Institutions, in the meantime, appear poised to unleash a wave of even more capital into crypto markets. Bitcoin spot ETFs have been aggressively accumulating BTC since launching on January 11, now holding over 831,000 BTC collectively — 4.23% of total supply. Analysts predict major investors will start buying in, alongside news that Morgan Stanley and Wells Fargo may soon offer their own Bitcoin ETFs. Meanwhile, fading hopes for a SEC-approved Ethereum ETF by May seem to have dampened ether trader enthusiasm.
When it comes to prices—historic data shows Bitcoin’s price tends to fluctuate around halving events, but broader uptrends often emerge afterward. Based on past cycles, I forecast BTC trading in the range of $72,000–$75,0000 on halving day, with more substantial price discovery likely playing out in the months following.

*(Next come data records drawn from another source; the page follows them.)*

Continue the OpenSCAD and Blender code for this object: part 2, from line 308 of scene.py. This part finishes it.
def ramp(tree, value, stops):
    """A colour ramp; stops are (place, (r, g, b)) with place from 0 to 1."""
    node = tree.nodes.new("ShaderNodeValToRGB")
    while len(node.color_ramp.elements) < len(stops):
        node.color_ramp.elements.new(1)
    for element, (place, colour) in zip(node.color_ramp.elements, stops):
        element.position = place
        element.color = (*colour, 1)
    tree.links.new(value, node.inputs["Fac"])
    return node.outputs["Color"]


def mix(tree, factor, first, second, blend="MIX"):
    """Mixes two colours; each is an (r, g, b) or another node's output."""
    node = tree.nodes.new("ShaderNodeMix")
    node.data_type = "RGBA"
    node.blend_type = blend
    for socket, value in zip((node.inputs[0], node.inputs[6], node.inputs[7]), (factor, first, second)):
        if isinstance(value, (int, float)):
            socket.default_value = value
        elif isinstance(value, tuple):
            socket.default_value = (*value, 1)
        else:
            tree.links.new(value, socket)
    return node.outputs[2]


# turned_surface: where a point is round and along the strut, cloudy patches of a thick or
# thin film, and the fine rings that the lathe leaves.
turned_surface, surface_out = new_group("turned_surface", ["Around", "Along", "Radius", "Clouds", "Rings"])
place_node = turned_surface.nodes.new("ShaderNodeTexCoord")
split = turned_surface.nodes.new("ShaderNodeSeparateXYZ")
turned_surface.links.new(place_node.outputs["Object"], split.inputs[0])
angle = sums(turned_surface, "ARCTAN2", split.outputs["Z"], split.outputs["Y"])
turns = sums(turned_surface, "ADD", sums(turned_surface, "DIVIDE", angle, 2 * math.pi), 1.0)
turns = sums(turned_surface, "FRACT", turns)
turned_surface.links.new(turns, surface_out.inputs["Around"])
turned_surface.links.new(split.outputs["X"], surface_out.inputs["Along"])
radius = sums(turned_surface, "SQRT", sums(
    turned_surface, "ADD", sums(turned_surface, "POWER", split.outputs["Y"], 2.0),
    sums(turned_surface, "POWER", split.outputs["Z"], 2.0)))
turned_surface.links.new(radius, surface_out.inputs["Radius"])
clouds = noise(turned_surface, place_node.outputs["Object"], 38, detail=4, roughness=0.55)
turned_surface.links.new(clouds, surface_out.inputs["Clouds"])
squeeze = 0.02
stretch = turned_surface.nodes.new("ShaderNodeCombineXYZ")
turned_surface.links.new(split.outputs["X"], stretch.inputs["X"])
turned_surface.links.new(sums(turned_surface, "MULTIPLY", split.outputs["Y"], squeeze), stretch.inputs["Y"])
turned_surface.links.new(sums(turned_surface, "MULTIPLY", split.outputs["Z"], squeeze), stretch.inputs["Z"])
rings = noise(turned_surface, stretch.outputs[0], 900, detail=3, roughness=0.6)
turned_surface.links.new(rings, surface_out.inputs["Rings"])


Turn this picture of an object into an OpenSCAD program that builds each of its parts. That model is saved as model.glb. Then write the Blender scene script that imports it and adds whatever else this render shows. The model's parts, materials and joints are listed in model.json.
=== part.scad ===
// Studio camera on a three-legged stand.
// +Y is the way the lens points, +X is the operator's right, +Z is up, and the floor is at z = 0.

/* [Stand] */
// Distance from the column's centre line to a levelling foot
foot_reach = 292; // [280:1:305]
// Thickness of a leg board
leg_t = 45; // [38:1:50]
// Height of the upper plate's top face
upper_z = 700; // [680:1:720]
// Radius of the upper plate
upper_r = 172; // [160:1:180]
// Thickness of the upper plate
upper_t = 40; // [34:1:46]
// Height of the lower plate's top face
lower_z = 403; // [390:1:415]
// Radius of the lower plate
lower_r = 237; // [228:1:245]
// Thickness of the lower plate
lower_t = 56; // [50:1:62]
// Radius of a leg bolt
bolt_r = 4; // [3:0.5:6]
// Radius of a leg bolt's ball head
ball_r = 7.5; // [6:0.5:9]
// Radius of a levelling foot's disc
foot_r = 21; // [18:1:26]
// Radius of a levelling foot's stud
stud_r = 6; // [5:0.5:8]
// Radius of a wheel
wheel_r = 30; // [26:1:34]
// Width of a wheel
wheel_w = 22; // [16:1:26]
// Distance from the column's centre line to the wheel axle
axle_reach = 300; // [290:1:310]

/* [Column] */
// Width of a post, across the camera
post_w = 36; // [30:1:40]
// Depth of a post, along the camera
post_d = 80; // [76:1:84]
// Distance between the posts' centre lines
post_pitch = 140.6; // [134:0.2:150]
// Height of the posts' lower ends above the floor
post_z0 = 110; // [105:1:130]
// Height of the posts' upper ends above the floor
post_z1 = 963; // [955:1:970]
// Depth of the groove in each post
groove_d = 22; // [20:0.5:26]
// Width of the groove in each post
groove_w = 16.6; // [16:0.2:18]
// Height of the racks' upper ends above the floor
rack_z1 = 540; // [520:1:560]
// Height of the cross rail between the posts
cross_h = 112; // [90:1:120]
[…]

While short-term volatility around the halving remains difficult to predict, the medium and long-term outlook point to positive momentum once the dust settles.
Market post-having
Forecasts vary. For instance, notable Bitcoin bull Fred Krueger used historical data to forecast BTC potentially reaching $195k by the end of 2024 post-halving, then surge as high as $500k within two years before a major correction. On the flip side, pessimists call for declines or even extended stagnation fueled by shifting demand and economic wildcards like inflation or monetary instability.

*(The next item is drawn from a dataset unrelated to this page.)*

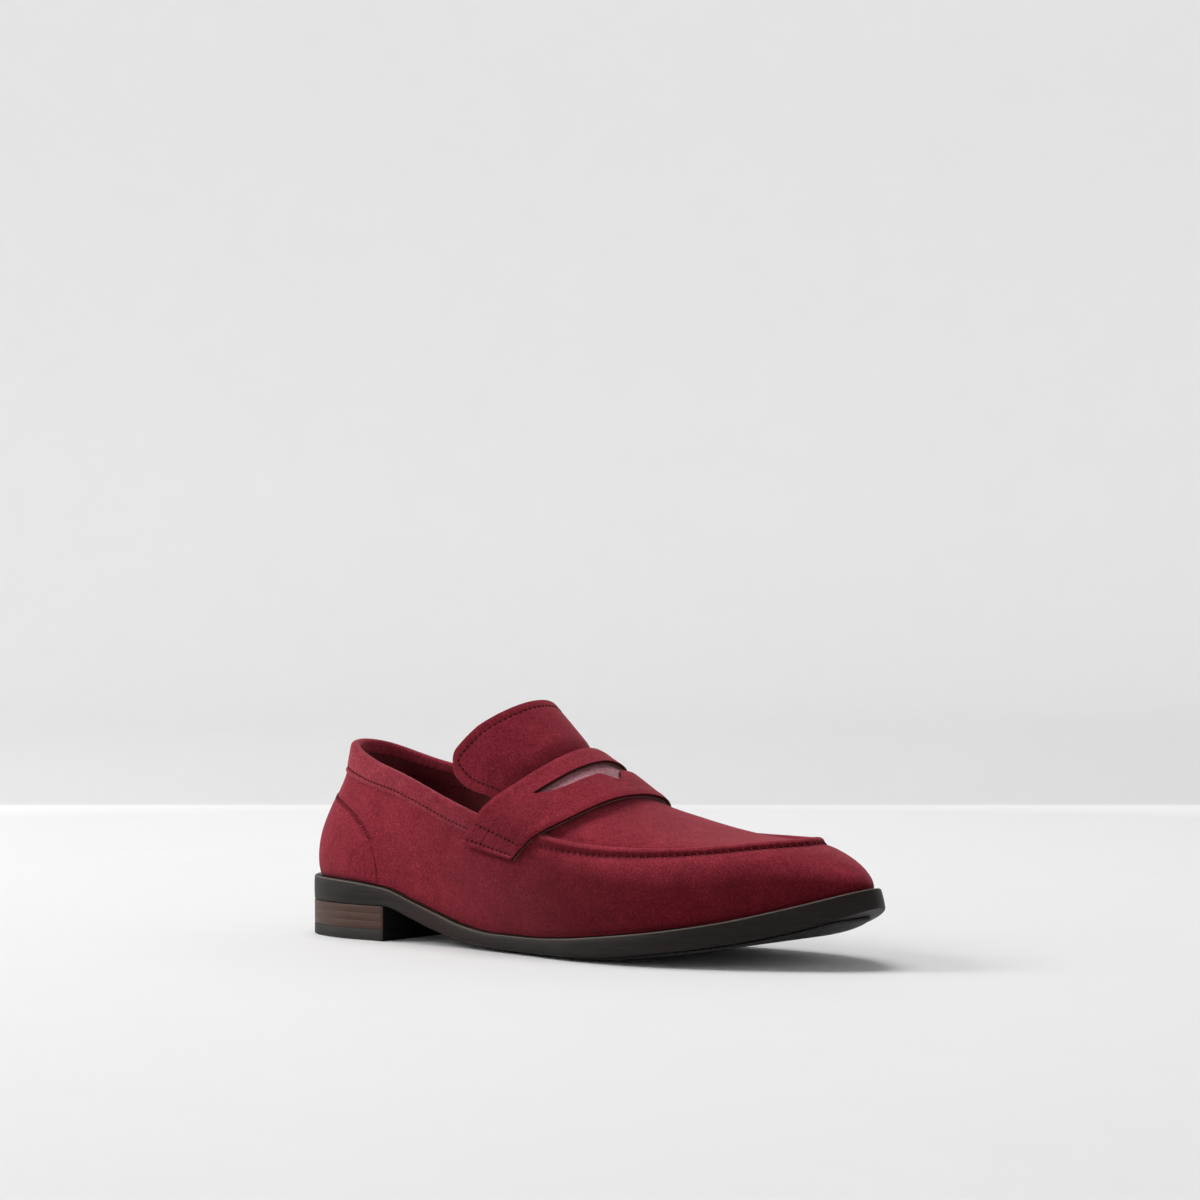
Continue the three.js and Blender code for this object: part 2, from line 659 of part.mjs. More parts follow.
add('upper_skirt', makeSkirt(), suede);
add('heel_counter_cover', makeCounterCover(), suede);
add('counter_stiffener', makeStiffener(0, 8 / 3, 0.7), stiffener);
add('toe_puff', makeStiffener(TOE, 1.5, 0.86), stiffener);
add('collar_foam', makeCollarFoam(), foam);
add('quarter_lining', makeQuarterLining(), liningLeather);
add('vamp_lining', makeVampLining(), liningLeather);
add('collar_band', sheet({
  columns: 26, rows: 9, outer: collarFace(0), inner: collarFace(COLLAR.thick),
}), suedeTrim);
add('apron', makeApron(), suede);
add('moc_seam_bead', makeBead(), suedeTrim);
add('saddle_strap', makeStrap(0, STRAP.suede), suede);
add('strap_backing', makeStrap(STRAP.suede + GAP, STRAP.suede + GAP + STRAP.backing), stackedLeather);
add('penny_slot_underlay', makeUnderlay(), pinkLeather);
add('tongue', skin(tongueSurface, 0, SUEDE, { columns: 9, rows: 14 }), suede);
const tongueDepth = SUEDE + GAP;
const tongueLining = skin(tongueSurface, tongueDepth, tongueDepth + LINING, { columns: 9, rows: 14 });
add('tongue_lining', tongueLining, liningLeather);

// Threads lie just above the pieces that they sew.
const proud = THREAD + GAP;

function addThread(name, points, steps) {
  add(name, thread(points, THREAD, steps, 4), cottonThread);
}

const collarLine = (f) => {
  const u = (COLLAR.end - 0.15) * (2 * f - 1);
  return collarPoint(u, COLLAR.deep - 1.5, COLLAR.outside + proud);
};
const counterLine = (f) => counterSurface(0.05 + 0.9 * f, 0.96, COUNTER.gap + COUNTER.thick + proud);
const strapLine = (t) => (f) => strapAt(t, 0.07 + 0.86 * f, proud);
const tongueLine = (f) => {
  const s = f < 0.25 || f > 0.75 ? 0.3 + 2.6 * Math.min(f, 1 - f) : 0.95;
  const side = THREE.MathUtils.clamp((f - 0.5) * 4, -1, 1) * 0.9;
  return tongueSurface(s, 0.5 + side / 2, proud);
};
addThread('collar_stitching', pointRow(30, collarLine), 34);
addThread('counter_stitching', pointRow(24, counterLine), 26);
addThread('strap_stitching_outer', pointRow(4, strapLine(-0.87)), 6);
addThread('strap_stitching_inner', pointRow(4, strapLine(0.87)), 6);
addThread('tongue_stitching', pointRow(32, tongueLine), 34);

const box = new THREE.Box3().setFromObject(loafer);
const middle = box.getCenter(new THREE.Vector3());
loafer.position.set(-middle.x, -middle.y, -box.min.z);

export default loafer;
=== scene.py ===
import json
import math

import bmesh
import bpy
import numpy as np
from mathutils import Matrix, Vector


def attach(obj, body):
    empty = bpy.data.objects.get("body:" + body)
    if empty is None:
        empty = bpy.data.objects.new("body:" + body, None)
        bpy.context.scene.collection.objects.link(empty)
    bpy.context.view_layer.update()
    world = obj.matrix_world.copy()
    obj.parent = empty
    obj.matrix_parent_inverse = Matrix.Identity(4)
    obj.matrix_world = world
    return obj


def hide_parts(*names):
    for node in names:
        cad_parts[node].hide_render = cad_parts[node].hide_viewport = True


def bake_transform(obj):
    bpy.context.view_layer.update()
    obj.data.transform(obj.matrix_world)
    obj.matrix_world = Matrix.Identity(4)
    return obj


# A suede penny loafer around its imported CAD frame. Shapes are worked out in millimetres from
# the back of the heel and the ground, as the CAD part draws them, and placed in metres.
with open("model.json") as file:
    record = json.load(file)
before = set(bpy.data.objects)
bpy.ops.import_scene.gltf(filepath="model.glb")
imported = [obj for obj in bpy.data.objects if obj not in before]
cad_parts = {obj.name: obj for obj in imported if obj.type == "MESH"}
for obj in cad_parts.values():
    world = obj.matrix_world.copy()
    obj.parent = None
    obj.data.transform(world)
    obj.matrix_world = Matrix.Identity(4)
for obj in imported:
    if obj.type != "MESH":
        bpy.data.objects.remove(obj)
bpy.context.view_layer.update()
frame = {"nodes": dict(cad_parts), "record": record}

# ---------------------------------------------------------------- driving dimensions

MM = 0.001
GROUND_FACE = np.array([30.0, 0.0, 0.0])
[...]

My outlook is more balanced. I expect Bitcoin to rise initially, followed by some slowdown, a possible dip, and stabilization at $70-80 at some point — still a healthy gain that I would welcome. In my view, we’re likely to see a temperate market with modest price swings overall. As always, outcomes for HODLers will hinge on diverse factors like investor sentiment, market demand, and evolving trading conditions.
As with past halvings, prices often rise in Bitcoin’s wake. But investors should weigh all variables at play.
Profiting from volatility pre- and post-halving
In the lead-up to a halving event, accumulating crypto can be an effective strategy — betting on prices rising as scarcity looms and speculation mounts. Media hype and growing uncertainty pre-halving also amplify market volatility. Savvy traders can capitalize on these price swings by trading short-term positions. And since altcoins tend to follow Bitcoin’s volatility, similar plays are possible there while still HODLing core BTC stakes or swinging only a portion while HOLDing the rest. Derivatives like futures contracts additionally allow one to hedge positions or speculate on movements with defined risk parameters.
After the halving dust settles, closely observe how markets react to the new reality of reduced block rewards. Often, volatility persists in the immediate aftermath as prices oscillate finding updated equilibrium levels — offering nimble traders potential profit windows. During this adjustment phase, tactical swing trading can capitalize on price fluctuations before stability takes hold. Of course, the time-honored HODL strategy remains appealing for investors betting on appreciation in Bitcoin’s new supply-constrained era.
Looking at strategic approaches, dollar-cost averaging (DCA) remains a steady standby — involving buying set amounts of crypto at regular intervals, no matter the price. Algorithmic bot trading like Bitsgap’s can also systematically execute trades per customized rules linked to market signals, capitalizing on volatility and inefficiencies faster than humanly possible. And diversifying across crypto assets allows one to harness upside while smoothing out risk impact when prices unpredictably swing.
So, as you can see, a multitude of options exist to align strategies with one’s forecast for coming shifts in supply dynamics. The key is mapping out plans suited to personal risk tolerance amidst the volatility ahead.
Conclusion
The consensus view sees halvings as fundamentally bullish — slashing new supply injection rates while demand holds or strengthens, setting the stage for price increases per the immutable laws of economics. True to form, past halvings catalyzed epic Bitcoin bull runs over succeeding 12-18 month horizons, minting fabulous new highs.
Yet rather than fixating on pie-in-the-sky scenarios of Bitcoin reaching fanciful valuations, savvy traders focus on pragmatically capitalizing on the guaranteed volatility using time-tested tactics — selling peaks, buying dips, and HODLing core positions for maximum upside exposure. Sophisticated algorithmic trading bots additionally remove emotions and automate execution, allowing one to systematically optimize returns.